**Source material**.
··········
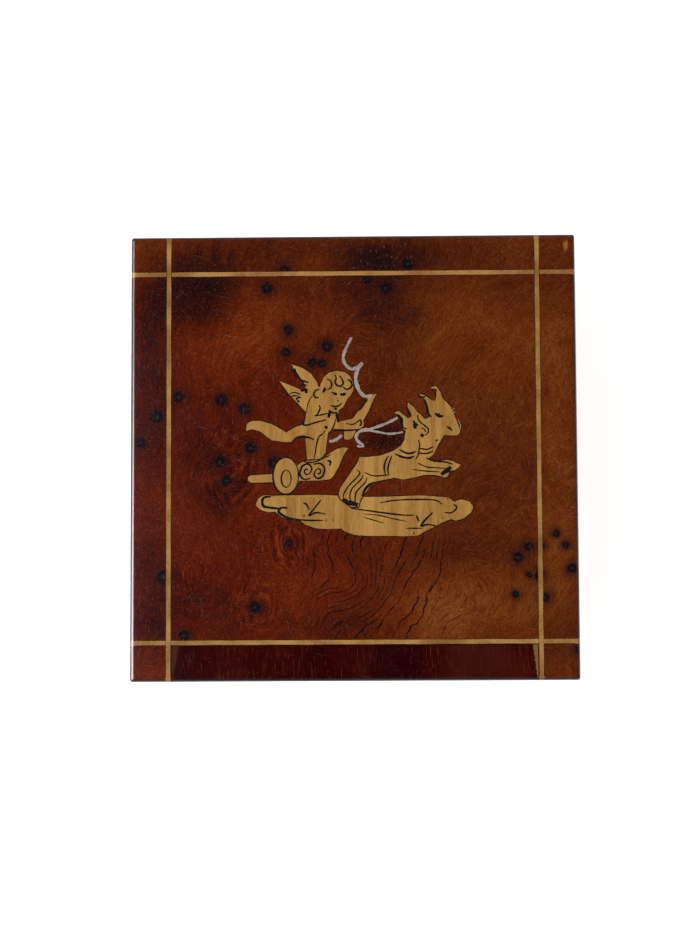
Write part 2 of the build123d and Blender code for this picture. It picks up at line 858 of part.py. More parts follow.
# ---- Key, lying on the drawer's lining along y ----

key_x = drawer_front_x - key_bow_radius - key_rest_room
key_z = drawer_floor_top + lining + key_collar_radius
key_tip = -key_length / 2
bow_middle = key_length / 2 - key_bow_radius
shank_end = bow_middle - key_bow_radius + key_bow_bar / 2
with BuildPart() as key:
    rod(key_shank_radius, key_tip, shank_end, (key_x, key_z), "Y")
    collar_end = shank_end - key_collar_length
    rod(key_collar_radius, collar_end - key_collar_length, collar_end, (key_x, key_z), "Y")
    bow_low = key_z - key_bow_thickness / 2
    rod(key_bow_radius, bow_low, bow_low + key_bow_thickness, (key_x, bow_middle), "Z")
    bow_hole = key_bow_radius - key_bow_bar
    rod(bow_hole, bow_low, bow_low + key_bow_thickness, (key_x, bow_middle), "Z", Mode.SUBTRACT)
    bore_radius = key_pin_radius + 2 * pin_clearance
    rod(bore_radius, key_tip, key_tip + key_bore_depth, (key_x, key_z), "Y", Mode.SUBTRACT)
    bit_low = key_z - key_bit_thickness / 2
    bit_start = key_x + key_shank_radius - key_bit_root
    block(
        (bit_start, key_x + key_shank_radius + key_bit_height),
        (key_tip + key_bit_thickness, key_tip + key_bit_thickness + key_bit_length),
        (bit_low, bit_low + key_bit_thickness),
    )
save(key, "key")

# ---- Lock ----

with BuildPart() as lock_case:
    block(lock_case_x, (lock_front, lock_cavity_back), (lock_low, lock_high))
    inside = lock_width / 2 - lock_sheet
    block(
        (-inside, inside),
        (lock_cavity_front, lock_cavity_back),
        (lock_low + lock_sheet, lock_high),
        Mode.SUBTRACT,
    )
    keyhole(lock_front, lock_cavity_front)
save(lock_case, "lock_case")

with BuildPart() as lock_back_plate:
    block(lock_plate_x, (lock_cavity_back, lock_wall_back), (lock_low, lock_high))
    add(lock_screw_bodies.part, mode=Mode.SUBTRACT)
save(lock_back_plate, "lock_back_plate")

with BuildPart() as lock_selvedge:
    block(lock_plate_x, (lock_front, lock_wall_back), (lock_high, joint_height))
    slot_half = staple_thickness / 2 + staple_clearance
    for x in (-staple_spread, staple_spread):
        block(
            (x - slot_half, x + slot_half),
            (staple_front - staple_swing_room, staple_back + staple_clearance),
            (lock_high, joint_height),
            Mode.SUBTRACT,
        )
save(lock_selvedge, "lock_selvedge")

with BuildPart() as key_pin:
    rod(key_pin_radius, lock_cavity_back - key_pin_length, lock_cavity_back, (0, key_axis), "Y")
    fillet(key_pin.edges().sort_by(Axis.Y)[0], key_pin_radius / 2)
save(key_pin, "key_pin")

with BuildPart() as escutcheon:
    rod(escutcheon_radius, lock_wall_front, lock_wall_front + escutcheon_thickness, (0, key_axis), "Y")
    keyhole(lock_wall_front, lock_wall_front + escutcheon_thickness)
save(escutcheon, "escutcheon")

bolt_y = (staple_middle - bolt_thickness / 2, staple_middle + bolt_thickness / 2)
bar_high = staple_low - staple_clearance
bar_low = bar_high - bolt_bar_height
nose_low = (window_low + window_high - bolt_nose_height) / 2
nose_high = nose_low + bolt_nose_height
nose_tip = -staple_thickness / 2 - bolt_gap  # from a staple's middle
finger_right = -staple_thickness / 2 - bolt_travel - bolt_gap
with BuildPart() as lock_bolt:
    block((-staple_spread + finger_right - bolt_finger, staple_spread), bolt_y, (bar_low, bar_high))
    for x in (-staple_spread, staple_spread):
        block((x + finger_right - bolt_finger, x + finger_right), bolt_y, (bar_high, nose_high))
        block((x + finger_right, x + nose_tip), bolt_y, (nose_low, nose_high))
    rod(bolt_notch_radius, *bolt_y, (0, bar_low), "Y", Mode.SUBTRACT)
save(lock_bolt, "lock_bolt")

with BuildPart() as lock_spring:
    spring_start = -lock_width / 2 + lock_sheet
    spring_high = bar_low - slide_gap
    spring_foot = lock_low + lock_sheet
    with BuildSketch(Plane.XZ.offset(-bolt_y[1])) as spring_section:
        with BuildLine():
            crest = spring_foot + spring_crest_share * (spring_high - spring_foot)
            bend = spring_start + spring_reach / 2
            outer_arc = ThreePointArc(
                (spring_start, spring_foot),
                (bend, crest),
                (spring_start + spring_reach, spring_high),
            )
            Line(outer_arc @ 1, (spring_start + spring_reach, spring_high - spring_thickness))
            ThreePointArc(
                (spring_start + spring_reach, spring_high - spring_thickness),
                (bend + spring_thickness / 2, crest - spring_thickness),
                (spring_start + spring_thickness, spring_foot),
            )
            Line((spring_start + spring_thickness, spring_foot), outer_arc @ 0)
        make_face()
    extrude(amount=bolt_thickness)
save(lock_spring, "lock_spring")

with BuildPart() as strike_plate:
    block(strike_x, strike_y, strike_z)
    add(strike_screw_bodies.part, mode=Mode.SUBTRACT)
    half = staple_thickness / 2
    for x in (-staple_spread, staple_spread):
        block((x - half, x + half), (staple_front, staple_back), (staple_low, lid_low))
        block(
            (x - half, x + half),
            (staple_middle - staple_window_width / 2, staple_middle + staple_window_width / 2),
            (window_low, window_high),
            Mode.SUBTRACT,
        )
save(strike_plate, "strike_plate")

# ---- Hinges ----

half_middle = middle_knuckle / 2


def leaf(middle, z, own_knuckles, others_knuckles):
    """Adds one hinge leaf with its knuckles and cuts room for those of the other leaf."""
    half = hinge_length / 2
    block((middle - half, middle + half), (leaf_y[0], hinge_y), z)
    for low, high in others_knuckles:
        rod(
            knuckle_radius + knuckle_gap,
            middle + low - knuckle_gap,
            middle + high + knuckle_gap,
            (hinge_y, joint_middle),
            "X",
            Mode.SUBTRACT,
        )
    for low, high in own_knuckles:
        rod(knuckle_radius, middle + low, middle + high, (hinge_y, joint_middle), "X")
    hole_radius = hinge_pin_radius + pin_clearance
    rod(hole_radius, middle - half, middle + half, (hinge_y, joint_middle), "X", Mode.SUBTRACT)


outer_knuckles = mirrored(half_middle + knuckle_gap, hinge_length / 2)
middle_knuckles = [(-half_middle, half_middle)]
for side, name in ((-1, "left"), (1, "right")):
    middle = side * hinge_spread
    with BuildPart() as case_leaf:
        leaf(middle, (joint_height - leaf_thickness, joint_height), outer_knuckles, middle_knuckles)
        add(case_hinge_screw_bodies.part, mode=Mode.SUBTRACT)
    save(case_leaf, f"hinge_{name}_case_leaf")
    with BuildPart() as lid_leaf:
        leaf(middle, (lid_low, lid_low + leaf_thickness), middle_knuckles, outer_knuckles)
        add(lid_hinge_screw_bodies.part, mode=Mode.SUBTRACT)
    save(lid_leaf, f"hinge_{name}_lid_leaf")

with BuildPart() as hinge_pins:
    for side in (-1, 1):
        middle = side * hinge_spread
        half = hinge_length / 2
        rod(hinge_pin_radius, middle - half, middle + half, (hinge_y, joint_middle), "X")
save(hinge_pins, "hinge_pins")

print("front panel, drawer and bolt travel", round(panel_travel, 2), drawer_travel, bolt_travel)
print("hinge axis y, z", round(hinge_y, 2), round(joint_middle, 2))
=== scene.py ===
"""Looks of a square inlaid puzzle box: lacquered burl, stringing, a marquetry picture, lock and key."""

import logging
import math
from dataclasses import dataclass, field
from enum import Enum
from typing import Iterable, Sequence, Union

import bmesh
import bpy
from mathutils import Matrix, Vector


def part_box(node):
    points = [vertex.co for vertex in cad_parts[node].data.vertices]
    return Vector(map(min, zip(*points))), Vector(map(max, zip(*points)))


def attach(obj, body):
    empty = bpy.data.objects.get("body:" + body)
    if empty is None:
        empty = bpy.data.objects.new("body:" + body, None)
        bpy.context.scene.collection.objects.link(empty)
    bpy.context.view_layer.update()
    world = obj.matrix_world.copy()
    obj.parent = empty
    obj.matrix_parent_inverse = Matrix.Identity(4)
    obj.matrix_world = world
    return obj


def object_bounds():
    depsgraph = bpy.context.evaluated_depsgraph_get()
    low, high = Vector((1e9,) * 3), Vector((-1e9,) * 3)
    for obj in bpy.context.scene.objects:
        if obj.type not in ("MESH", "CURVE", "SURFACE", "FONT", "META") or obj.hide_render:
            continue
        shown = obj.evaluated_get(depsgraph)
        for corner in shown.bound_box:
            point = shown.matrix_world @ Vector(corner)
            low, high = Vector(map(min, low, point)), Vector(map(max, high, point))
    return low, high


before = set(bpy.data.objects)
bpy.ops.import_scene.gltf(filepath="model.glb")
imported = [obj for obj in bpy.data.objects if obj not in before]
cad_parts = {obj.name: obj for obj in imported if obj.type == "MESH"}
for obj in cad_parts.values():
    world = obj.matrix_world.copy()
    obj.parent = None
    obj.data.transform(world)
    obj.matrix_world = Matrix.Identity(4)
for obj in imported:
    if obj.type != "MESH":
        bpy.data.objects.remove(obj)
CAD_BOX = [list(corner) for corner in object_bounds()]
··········
**Problem to work on**. Copy out the listing above, line by line and exactly, from its first line to the line holding "# ---- Key, lying", inclusive.

**Complete response**.
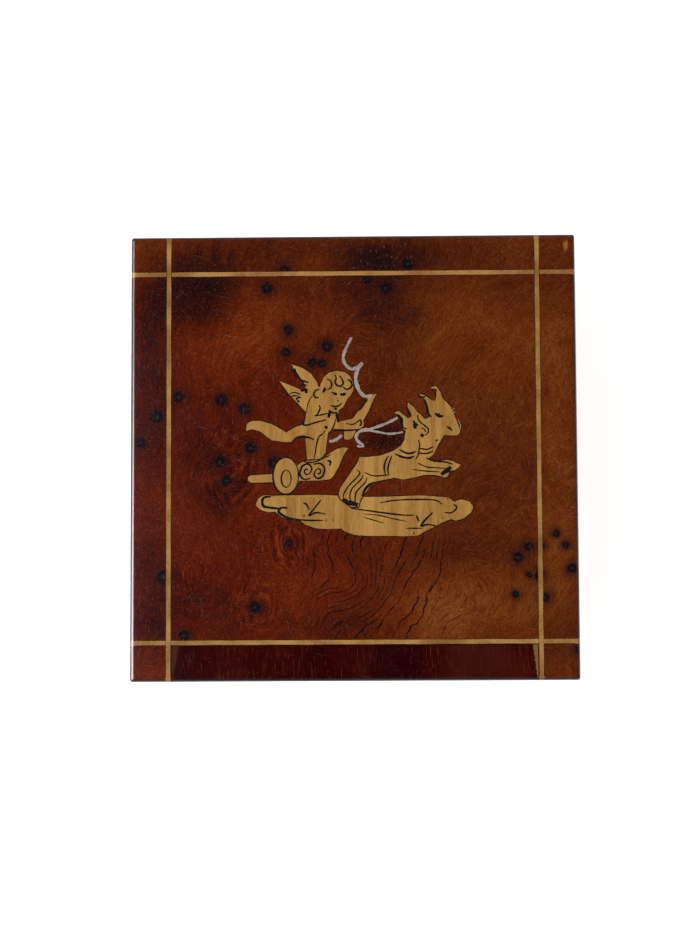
Write part 2 of the build123d and Blender code for this picture. It picks up at line 858 of part.py. More parts follow.
# ---- Key, lying on the drawer's lining along y ----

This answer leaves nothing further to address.